Most helpful critical review
3 of 5 people found the following review helpful
If Aliens Hunting Squirrels And Talking To Garbage Cans Is Something You'd Like, This Movie's For You
on August 17, 2010
"Morons From Outer Space" is a great concept for a parody. Four daft aliens crash their "Podule" on Earth due to their own incompetence. Earthlings are prepared to accept their hyperintelligence as a given, but they are collectively as dumb as a box of hair. Most of the comedy is very broad with occasionally amusing bits of satire thrown in (particularly related to the Cold War.) For instance, when the alcohol-guzzling space loons crash their ship in England, they do so on the M1 motorway, causing a substantial traffic snarl.
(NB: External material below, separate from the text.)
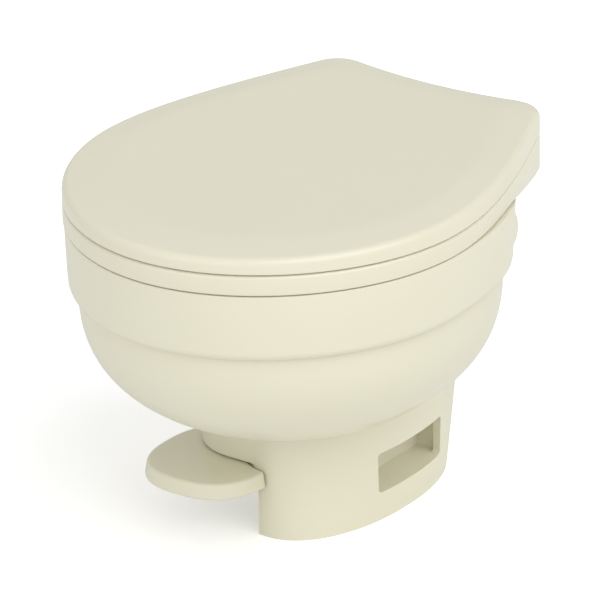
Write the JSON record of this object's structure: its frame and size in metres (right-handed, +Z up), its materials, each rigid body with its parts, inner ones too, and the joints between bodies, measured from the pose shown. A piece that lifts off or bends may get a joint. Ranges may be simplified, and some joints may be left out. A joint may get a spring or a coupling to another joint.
{
  "type": "rv toilet",
  "caption": "Low gravity-flush toilet with a hinged seat and lid, a half-moon foot pedal that turns a ball valve through gears, and an oval pedestal with side pockets.",
  "frame": {"origin": "middle of the footprint's bounding box, on the floor", "axes": "+Z up; the front of the toilet faces -Y and its hinge side +Y; +X is the side without the pedal"},
  "size_m": [0.398, 0.4736, 0.3724],
  "materials": {
    "bone_plastic": "satin gloss",
    "valve_plastic": "matt",
    "gear_plastic": "matt",
    "tube_plastic": "satin",
    "seal_rubber": "matt",
    "pin_steel": "brushed",
    "inlet_brass": "machined"
  },
  "bodies": {
    "toilet_body": {"base_shell": "bone_plastic", "rim_shell": "bone_plastic", "bowl_liner": "bone_plastic", "rear_housing": "bone_plastic", "housing_screw_left": "pin_steel", "housing_screw_right": "pin_steel", "body_screw_1": "pin_steel", "body_screw_2": "pin_steel", "body_screw_3": "pin_steel", "body_screw_4": "pin_steel", "hinge_post_left": "bone_plastic", "hinge_post_right": "bone_plastic", "hinge_bolt_left": "pin_steel", "hinge_bolt_right": "pin_steel", "gear_frame": "valve_plastic", "valve_housing": "valve_plastic", "shaft_bush": "seal_rubber", "ball_seal": "seal_rubber", "closet_seal": "seal_rubber", "water_valve_body": "valve_plastic", "supply_tube": "tube_plastic", "breaker_tube": "tube_plastic", "inlet_fitting": "inlet_brass", "inlet_nut": "tube_plastic", "vacuum_breaker_body": "valve_plastic", "vacuum_breaker_cap": "tube_plastic", "rinse_tube": "tube_plastic", "rinse_nozzle": "tube_plastic"},
    "seat_ring": {"seat": "bone_plastic", "seat_bumper_front_left": "seal_rubber", "seat_bumper_front_right": "seal_rubber", "seat_bumper_side_left": "seal_rubber", "seat_bumper_side_right": "seal_rubber", "seat_hinge_pin_left": "pin_steel", "seat_hinge_pin_right": "pin_steel"},
    "lid_cover": {"lid": "bone_plastic", "lid_bumper_left": "seal_rubber", "lid_bumper_right": "seal_rubber", "lid_hinge_pin_left": "pin_steel", "lid_hinge_pin_right": "pin_steel"},
    "pedal": {"foot_pedal": "bone_plastic", "pedal_lever": "gear_plastic", "lever_screw_1": "pin_steel", "lever_screw_2": "pin_steel", "pedal_shaft": "pin_steel", "return_spring": "pin_steel", "drive_sector": "gear_plastic"},
    "flush_ball": {"valve_ball": "tube_plastic", "ball_shaft": "pin_steel", "ball_rear_pin": "pin_steel", "pinion": "gear_plastic"},
    "water_plunger": {"valve_plunger": "gear_plastic"}
  },
  "joints": [
    {"name": "seat_hinge", "type": "hinge", "parent": "toilet_body", "child": "seat_ring", "pos_m": [0, 0.215, 0.329], "axis": [-1, 0, 0], "range_deg": [0, 95]},
    {"name": "lid_hinge", "type": "hinge", "parent": "seat_ring", "child": "lid_cover", "pos_m": [0, 0.226, 0.3583], "axis": [-1, 0, 0], "range_deg": [0, 95]},
    {"name": "pedal_hinge", "type": "hinge", "parent": "toilet_body", "child": "pedal", "pos_m": [0, 0, 0.058], "axis": [0, -1, 0], "range_deg": [0, 18], "stiffness_Nm_per_rad": 2, "springref_deg": -20.05},
    {"name": "ball_turn", "type": "hinge", "parent": "toilet_body", "child": "flush_ball", "pos_m": [0, 0.083, 0.112], "axis": [0, 1, 0], "range_deg": [0, 90]},
    {"name": "plunger_slide", "type": "slide", "parent": "toilet_body", "child": "water_plunger", "axis": [0, 0, 1], "range_m": [0, 0.0112]}
  ],
  "couplings": [
    {"joint": "ball_turn", "follows": "pedal_hinge", "ratio": 5},
    {"joint": "plunger_slide", "follows": "pedal_hinge", "m_per_rad": 0.0356}
  ]
}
What is the punch line to the scene? After being nearly run down by the Podule, one motorist says to another "I think he was Belgian." Hilarious, no?
The aliens are split into a group of three, Julian Tope (Paul Bown,) Sandra Brock (Joanne Pearce,) and Desmond Brock (Jimmy Nail) who are staggeringly imbecilic. The humor associated them was so sub-Benny Hill I could almost not take it (don't miss the hilarity of the exploding cooker scene.) The remaining moron in question, Bernard (Mel Smith,) is actually only slightly mentally-deficient, but spends the bulk of the film in a mental hospital (not funny,) talking to garbage cans (somewhat funny the first couple of times, not so funny thereafter,) and trying to get his former friends to acknowledge him (oh, the pathos.) Obviously there's a lesson in there about the meaning of true friendship, but it's pointless in a farce of this nature. Throughout this movie I couldn't think of Mel Smith as anything other than an actor trying to do his best John Candy impression in a film that would have actually been suitable to Candy's choice of roles. I think Smith and Griff Rhys Jones who plays Graham Sweetley can be quite talented writers and performers (much better than John Candy,) but their efforts here come up way short.
There were a few touches in the writing that were quirky and funny (e.g. "When you're in the tub and a man-eating spider crawls out of the faucet, you don't ask him to pass you the soap.") There were even a few funny satirical concepts, as when Bernard defeated the asylum employees who tormented him with an "Iron Maiden" album by wearing earplugs. Sadly though, for each amusing moment there are a hundredfold more like the execrable worst ping pong lesson ever.
There are a few nuggets of humor in here, but while I love British cinema and television, and I love satire and comedies, this is less playful than it is painful.